Les domaines d’application sont multiples: sécurité, mobile, énergie, environnement, infrastructures, planification urbaine, développement durable…

Yves Thomas (GIM Wallonie): “Un jumeau numérique permet par exemple d’évaluer et de prédire les consommations énergétiques globales des bâtiments, la production individuelle d’énergie, de combiner les données de production, de consommation, de réseaux d’énergie pour prévoir l’intérêt de constituer des communautés d’énergie ou d’initier une nouvelle politique d’isolation.”

La diversité thématique des données et celle des finalités et domaines d’application confèrent un caractère spécifique à la finalité d’un jumeau numérique: à savoir, sa transversalité, qui doit donc nécessairement bénéficier de l’implication de tous les départements d’une ville ou commune.

Un jumeau numérique se doit obligatoirement d’être le reflet exact de la réalité. Il continue donc d’évoluer sans cesse, par injection et réactualisation des données, en temps réel. Processus lourd qui requiert le recours à des mécanismes d’alimentation automatiques pour la plupart des données.

Certains jeux de données, toutefois, demeurent pertinents pendant une période plus longue, n’étant réactualisés qu’à intervalles plus ou moins longs.
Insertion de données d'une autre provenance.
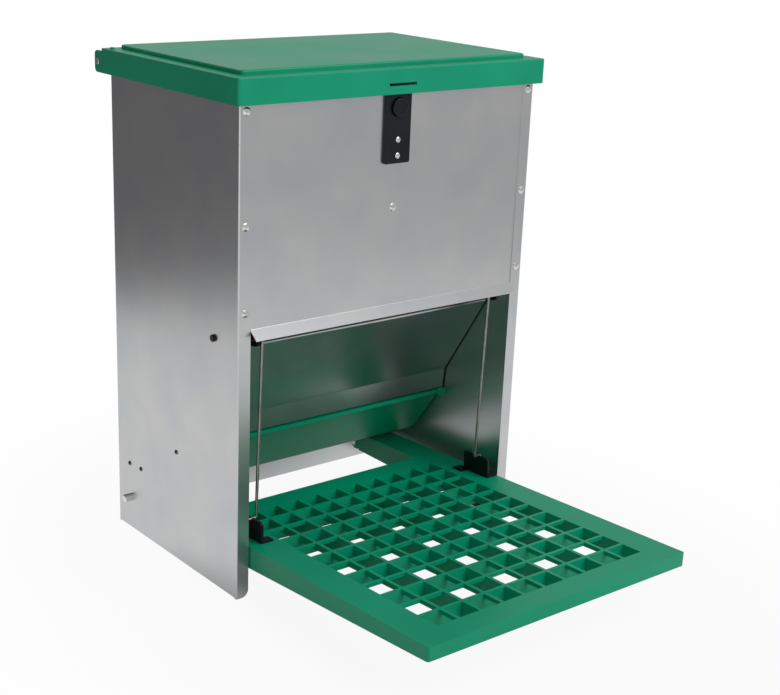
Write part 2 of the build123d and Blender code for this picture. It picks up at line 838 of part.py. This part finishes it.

Pour eux, une mise à jour manuelle demeure possible, comme l’a expliqué Samuel Nottebaert de la Ville de Namur, qui procède de la sorte par exemple pour l’ajout de nouveaux circuits de promenade ou l’actualisation des p.a.s.h. (plans d’assainissement par sous-bassin hydrographique) de la SWDE.

Les données qui évoluent fréquemment, parfois quotidiennement, doivent elles reposer sur des mécanismes de mise à jour automatiques, que ce soit au départ de fichiers Excel, d’outils spécialisés (tels ceux de la société GIM) ou via services Web (lorsqu’elles proviennent de partenaires ou fournisseurs tiers).